This feels like a dumb question but I am stuck. Using Explorer I want to count the number of rows for each group (groups may be defined by one column, or multiple columns).
I would think this would be:
alias Explorer.{Datasets, DataFrame}
Datasets.fossil_fuels()
|> DataFrame.group_by("country")
|> DataFrame.summarise(country: [:count])
And the result would be a data frame like:
#Explorer.DataFrame<
Polars[222 x 2]
country string ["AFGHANISTAN", "ALBANIA", "ALGERIA", "ANDORRA", "ANGOLA", ...]
country_count integer [5, 5, 5, 5, 5, ...]
Instead I get this error:
%Inspect.Error{
message: "got RuntimeError with message \"Polars(NotFound(\\\"country_count\\\"))\"

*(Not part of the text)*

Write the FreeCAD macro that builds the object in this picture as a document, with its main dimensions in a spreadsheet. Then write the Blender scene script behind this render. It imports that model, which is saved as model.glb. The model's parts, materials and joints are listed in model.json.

while inspecting %{__struct__: Explorer.DataFrame, data: %{__struct__:
Explorer.PolarsBackend.DataFrame, resource: #Reference<0.3895999949.566099982.184593>},
dtypes: %{\"country\" => :string, \"country_count\" => :string}, groups: [], names:
[\"country\", \"country_count\"]}"
It works fine if I group and count by different variables, e.g.,
Datasets.fossil_fuels()
|> DataFrame.group_by("country")
|> DataFrame.summarise(total: [:count])
returns:
#Explorer.DataFrame<
Polars[222 x 2]
country string ["AFGHANISTAN", "ALBANIA", "ALGERIA", "ANDORRA", "ANGOLA", ...]
total_count integer [5, 5, 5, 5, 5, ...]
but it seems odd that I have to summarise an arbitrary other variable. What am I missing?
From the docs:
When the dataframe has grouping variables, operations are performed per group
You can think of this as Explorer creating sub-dataframes using the grouping variable and applying operations on each group. But importantly, the sub-dataframe does not contain the variable any more (since it does not vary) and the variable cannot be used any longer.
┌───────────────────────────────────────────┐
┌──────────────────┐ │ Country 1 Country 2 Country N │
│ │ group_by │ ┌─────────┐ ┌───────────┐ ┌──────────┐ │
│ Fossil Fuels ├───────────► │ Sub-DF │ │ Sub-DF │ │ Sub-DF │ │
│ │ │ │ │ │ │ │ │ │
└──────────────────┘ │ └─────────┘ └───────────┘ └──────────┘ │
└───────────────────────────────────────────┘
As of version 0.3.0, Explorer.Series.summarise_with/2
is a bit more flexible:
alias Explorer.{Datasets, DataFrame, Series}
Datasets.fossil_fuels()
|> DataFrame.group_by("country")
|> DataFrame.summarise_with(&[country_count: Series.count(&1["country"])])
returns
#Explorer.DataFrame<
Polars[222 x 2]
country string ["AFGHANISTAN", "ALBANIA", "ALGERIA", "ANDORRA", "ANGOLA", ...]
country_count integer [5, 5, 5, 5, 5, ...]